[Stored records]
________

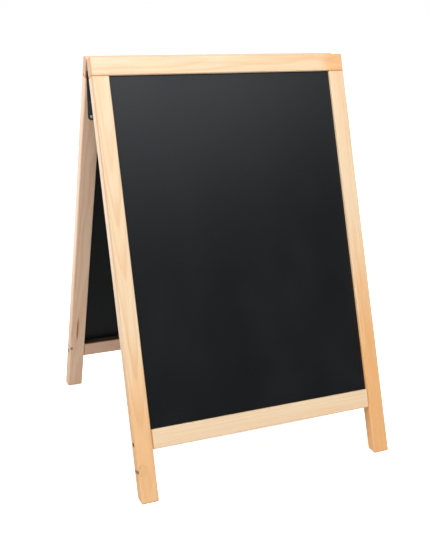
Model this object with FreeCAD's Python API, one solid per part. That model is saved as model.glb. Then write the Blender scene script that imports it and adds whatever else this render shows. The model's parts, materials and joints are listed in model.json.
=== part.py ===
import FreeCAD, Part
import math
import os

# Sandwich board: two timber frames, each holding a black writing panel, hinged together at the
# top by a pair of strap hinges. It stands open on its four legs. X runs across the board, -Y is
# the front and Z is up from the ground. All lengths are in millimetres.
#
# A frame is modelled upright: its inner face lies on y = 0, its outer face on y = -THICKNESS and
# its top edge on z = 0. It is then leaned out to its open place. The rear frame is the front
# frame turned half round.

# Driving dimensions of a frame
WIDTH = 550.0
LENGTH = 850.0  # top edge to foot, along the outer face
THICKNESS = 24.0
STILE = 34.5  # face width of a stile
TOP_RAIL = 35.5  # face height of the top rail
BOTTOM_RAIL = 37.5  # face height of the bottom rail
LEG = 99.0  # foot to the bottom rail, along the outer face
EDGE_ROUND = 2.5
MEETING_ROUND = 1.0  # edge where the two top rails meet when open
JOINT_LINE = 1.4  # depth of the small V along each joint between two timbers

# Panel, held in a groove that runs round the inside of the frame
PANEL_THICKNESS = 4.0
PANEL_RECESS = 6.5  # outer face of the frame to the face of the panel
GROOVE_DEPTH = 7.0
PANEL_EDGE_GAP = 0.5
PANEL_FACE_GAP = 0.1

# Opening
SPREAD_DEG = 37.7  # between the two frames when the top rails meet
STOP_GAP = 0.3  # left between the rounded meeting edges

# Joints of a frame
DOWEL_DIAMETER = 6.0
DOWEL_LENGTH = 36.0
TOP_DOWEL_PITCH = 13.0
BOTTOM_DOWEL_RISE = 6.0  # middle of the bottom rail up to its dowels
RAIL_SCREW = {"shank": 4.0, "length": 58.0, "head": 8.0, "head_height": 2.6, "point": 6.0}
RAIL_SCREW_DROP = 5.0  # middle of the bottom rail down to its screws
RAIL_SCREW_BORE = 9.0
RAIL_SCREW_RECESS = 8.0  # side of the stile to the screw's head

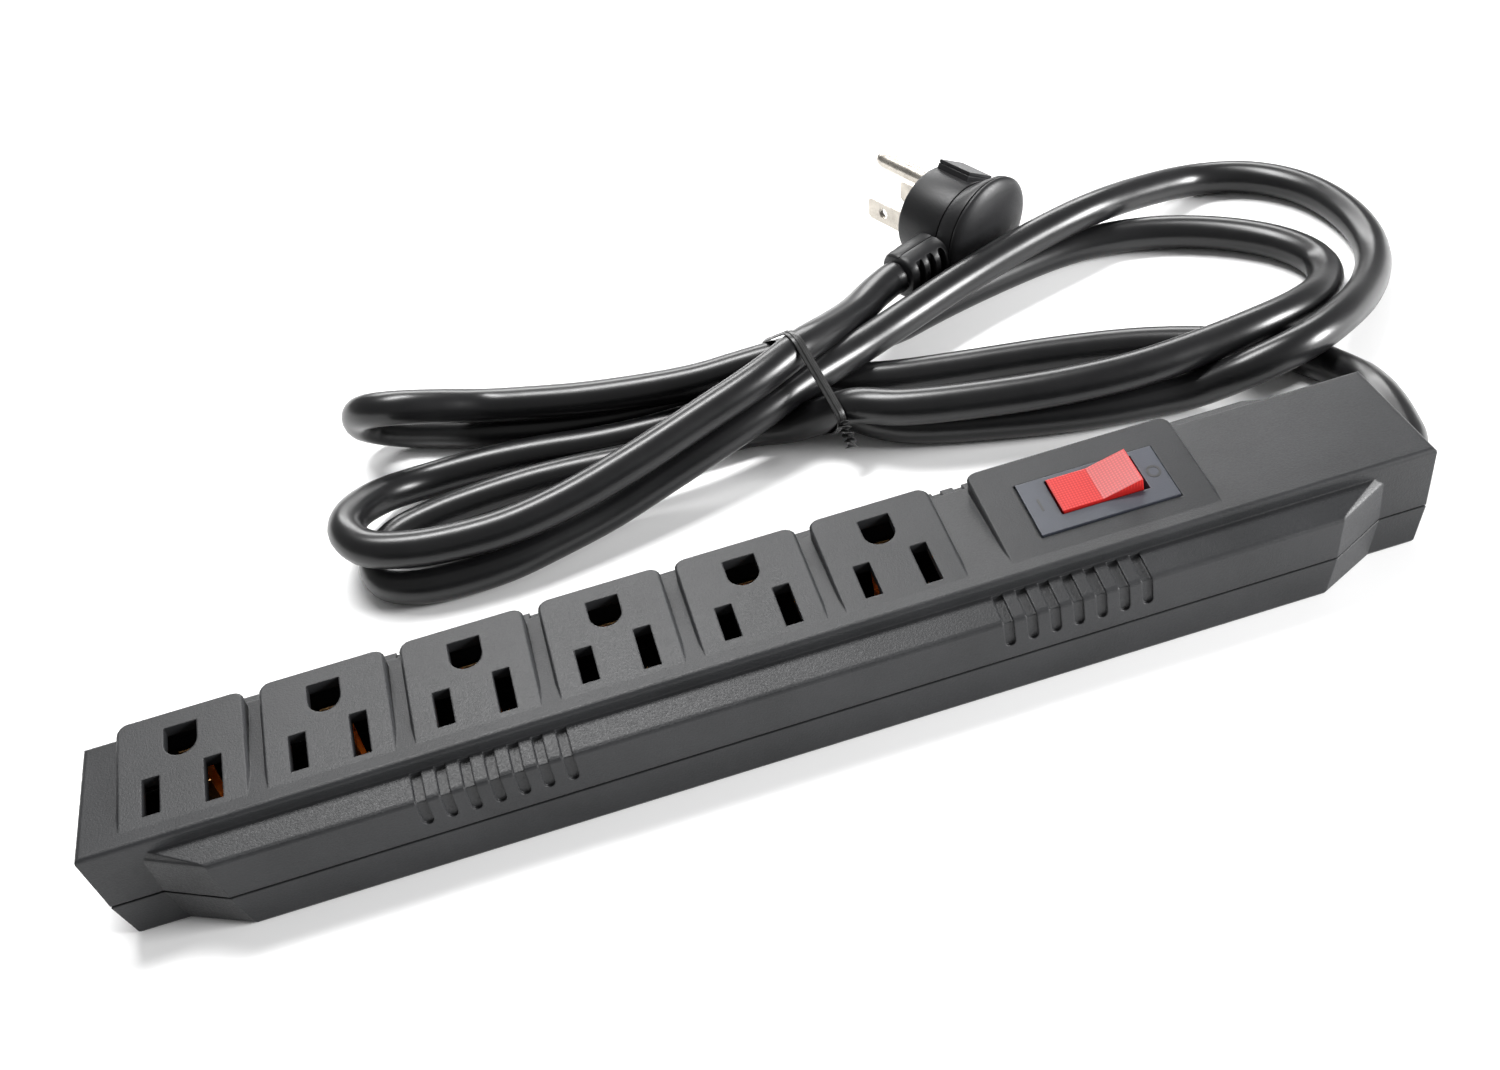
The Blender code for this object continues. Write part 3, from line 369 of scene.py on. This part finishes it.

________

● What you will do: Would you write down every record again, exactly?

● Exercise output:
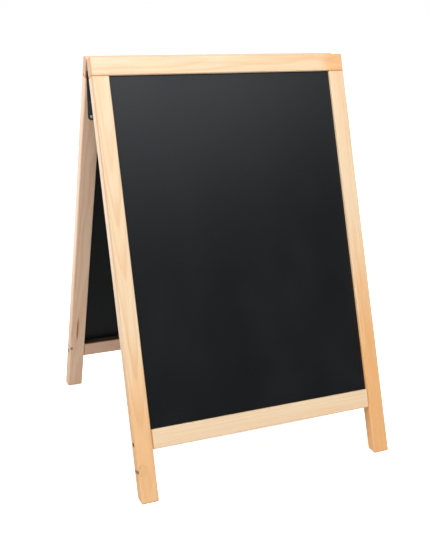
Model this object with FreeCAD's Python API, one solid per part. That model is saved as model.glb. Then write the Blender scene script that imports it and adds whatever else this render shows. The model's parts, materials and joints are listed in model.json.
=== part.py ===
import FreeCAD, Part
import math
import os

# Sandwich board: two timber frames, each holding a black writing panel, hinged together at the
# top by a pair of strap hinges. It stands open on its four legs. X runs across the board, -Y is
# the front and Z is up from the ground. All lengths are in millimetres.
#
# A frame is modelled upright: its inner face lies on y = 0, its outer face on y = -THICKNESS and
# its top edge on z = 0. It is then leaned out to its open place. The rear frame is the front
# frame turned half round.

# Driving dimensions of a frame
WIDTH = 550.0
LENGTH = 850.0  # top edge to foot, along the outer face
THICKNESS = 24.0
STILE = 34.5  # face width of a stile
TOP_RAIL = 35.5  # face height of the top rail
BOTTOM_RAIL = 37.5  # face height of the bottom rail
LEG = 99.0  # foot to the bottom rail, along the outer face
EDGE_ROUND = 2.5
MEETING_ROUND = 1.0  # edge where the two top rails meet when open
JOINT_LINE = 1.4  # depth of the small V along each joint between two timbers

# Panel, held in a groove that runs round the inside of the frame
PANEL_THICKNESS = 4.0
PANEL_RECESS = 6.5  # outer face of the frame to the face of the panel
GROOVE_DEPTH = 7.0
PANEL_EDGE_GAP = 0.5
PANEL_FACE_GAP = 0.1

# Opening
SPREAD_DEG = 37.7  # between the two frames when the top rails meet
STOP_GAP = 0.3  # left between the rounded meeting edges

# Joints of a frame
DOWEL_DIAMETER = 6.0
DOWEL_LENGTH = 36.0
TOP_DOWEL_PITCH = 13.0
BOTTOM_DOWEL_RISE = 6.0  # middle of the bottom rail up to its dowels
RAIL_SCREW = {"shank": 4.0, "length": 58.0, "head": 8.0, "head_height": 2.6, "point": 6.0}
RAIL_SCREW_DROP = 5.0  # middle of the bottom rail down to its screws
RAIL_SCREW_BORE = 9.0
RAIL_SCREW_RECESS = 8.0  # side of the stile to the screw's head

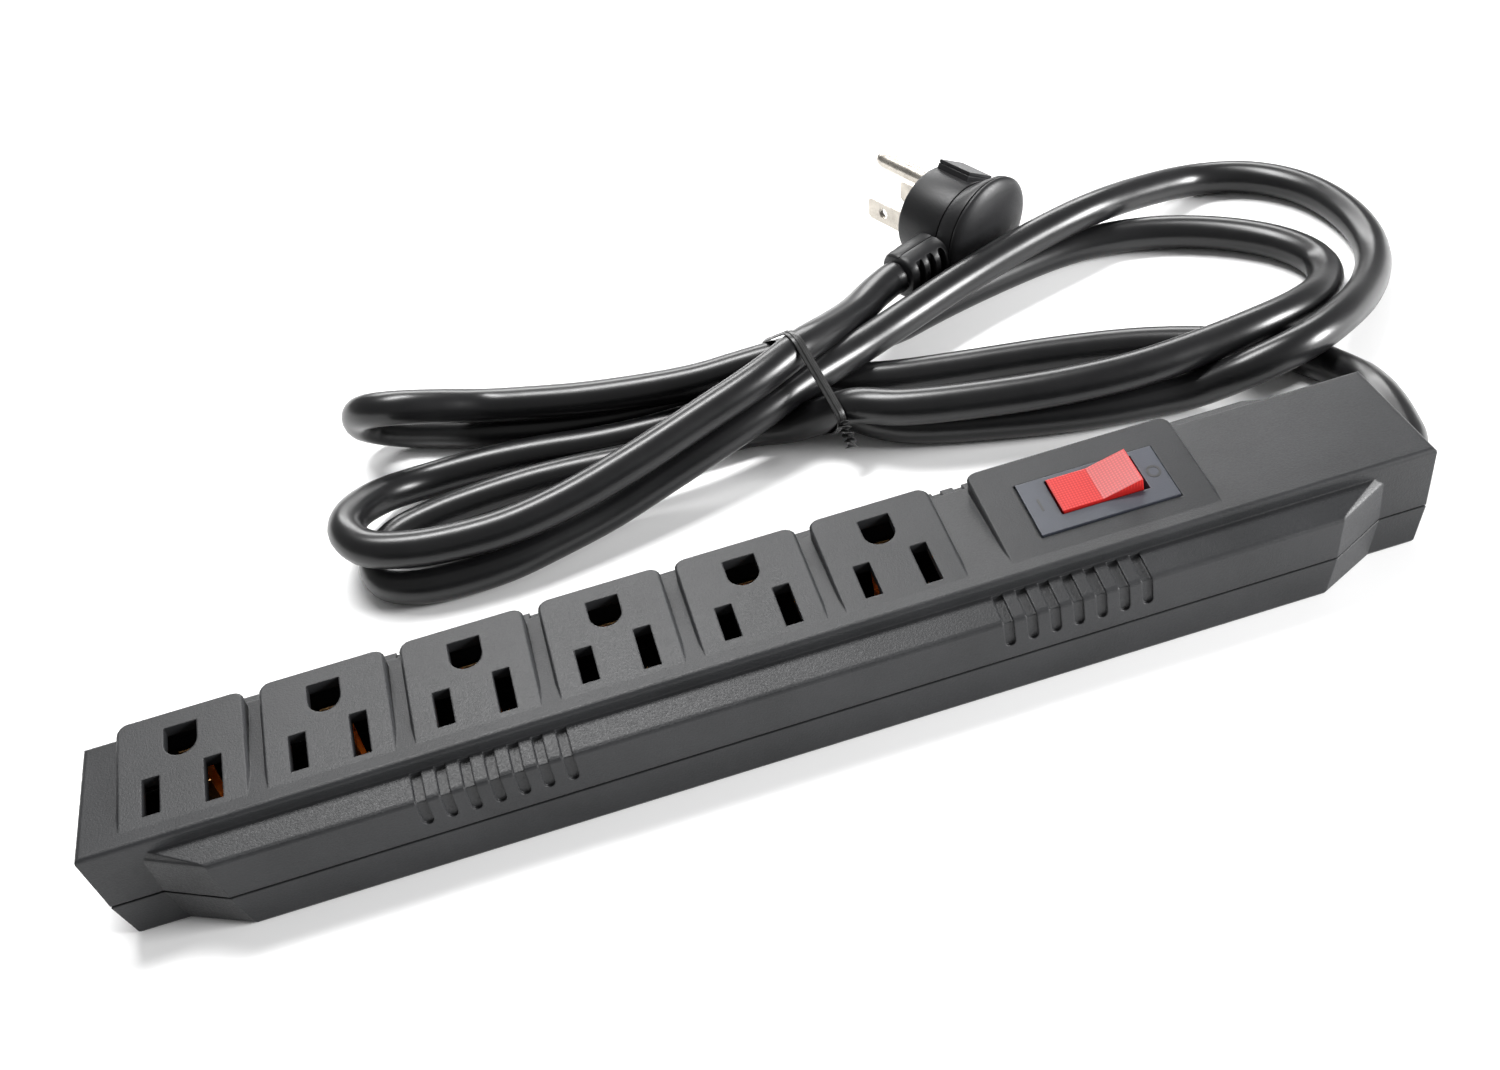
The Blender code for this object continues. Write part 3, from line 369 of scene.py on. This part finishes it.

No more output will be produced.